#625 revert change of compute_state_entropy() from tensors to numpy

Jan Michelfeit · Jan Michelfeit · commit 567e980da054 · 2022-12-01T14:24:23.000+01:00
diff --git a/src/imitation/util/util.py b/src/imitation/util/util.py
@@ -362,10 +362,10 @@ def get_first_iter_element(iterable: Iterable[T]) -> Tuple[T, Iterable[T]]:
 
 
 def compute_state_entropy(
-    obs: np.ndarray,
-    all_obs: np.ndarray,
+    obs: th.Tensor,
+    all_obs: th.Tensor,
     k: int,
-) -> np.ndarray:
+) -> th.Tensor:
     """Compute the state entropy given by KNN distance.
 
     Args:
@@ -379,19 +379,15 @@ def compute_state_entropy(
     assert obs.shape[1:] == all_obs.shape[1:]
     with th.no_grad():
         non_batch_dimensions = tuple(range(2, len(obs.shape) + 1))

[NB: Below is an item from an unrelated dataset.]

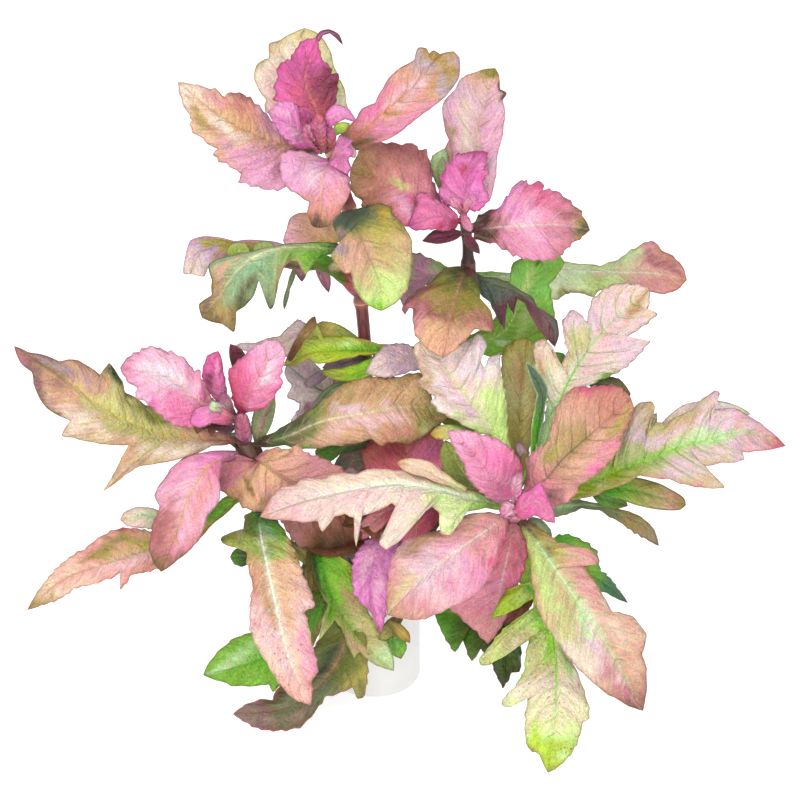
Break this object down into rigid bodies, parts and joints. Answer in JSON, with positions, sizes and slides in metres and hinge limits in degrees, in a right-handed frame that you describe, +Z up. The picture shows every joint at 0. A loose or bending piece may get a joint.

-        distances_tensor = np.linalg.norm(
+        distances_tensor = th.linalg.vector_norm(
             obs[:, None] - all_obs[None, :],
-            axis=non_batch_dimensions,
+            dim=non_batch_dimensions,
             ord=2,
         )
 
         # Note that we take the k+1'th value because the closest neighbor to
         # a point is itself, which we want to skip.
-        knn_dists = kth_value(distances_tensor, k+1)
+        assert distances_tensor.shape[-1] > k
+        knn_dists = th.kthvalue(distances_tensor, k=k + 1, dim=1).values
         state_entropy = knn_dists
-    return np.expand_dims(state_entropy, axis=1)
-
-
-def kth_value(x: np.ndarray, k: int):
-    assert k > 0
-    return np.partition(x, k - 1, axis=-1)[..., k - 1]
+    return state_entropy.unsqueeze(1)
diff --git a/tests/util/test_util.py b/tests/util/test_util.py
@@ -11,7 +11,6 @@
 
 from imitation.util import sacred as sacred_util
 from imitation.util import util
-from imitation.util.util import kth_value
 
 
 def test_endless_iter():
@@ -146,13 +145,3 @@ def test_compute_state_entropy_2d():
         np.sqrt(20**2 + 2**2),
     )
 
-
-def test_kth_value():
-    arr1 = np.arange(0, 10, 1)
-    np.random.shuffle(arr1)
-    arr2 = np.arange(0, 100, 10)
-    np.random.shuffle(arr2)
-    arr = np.stack([arr1, arr2])
-
-    result = kth_value(arr, 3)
-    np.testing.assert_array_equal(result, np.array([2, 20]))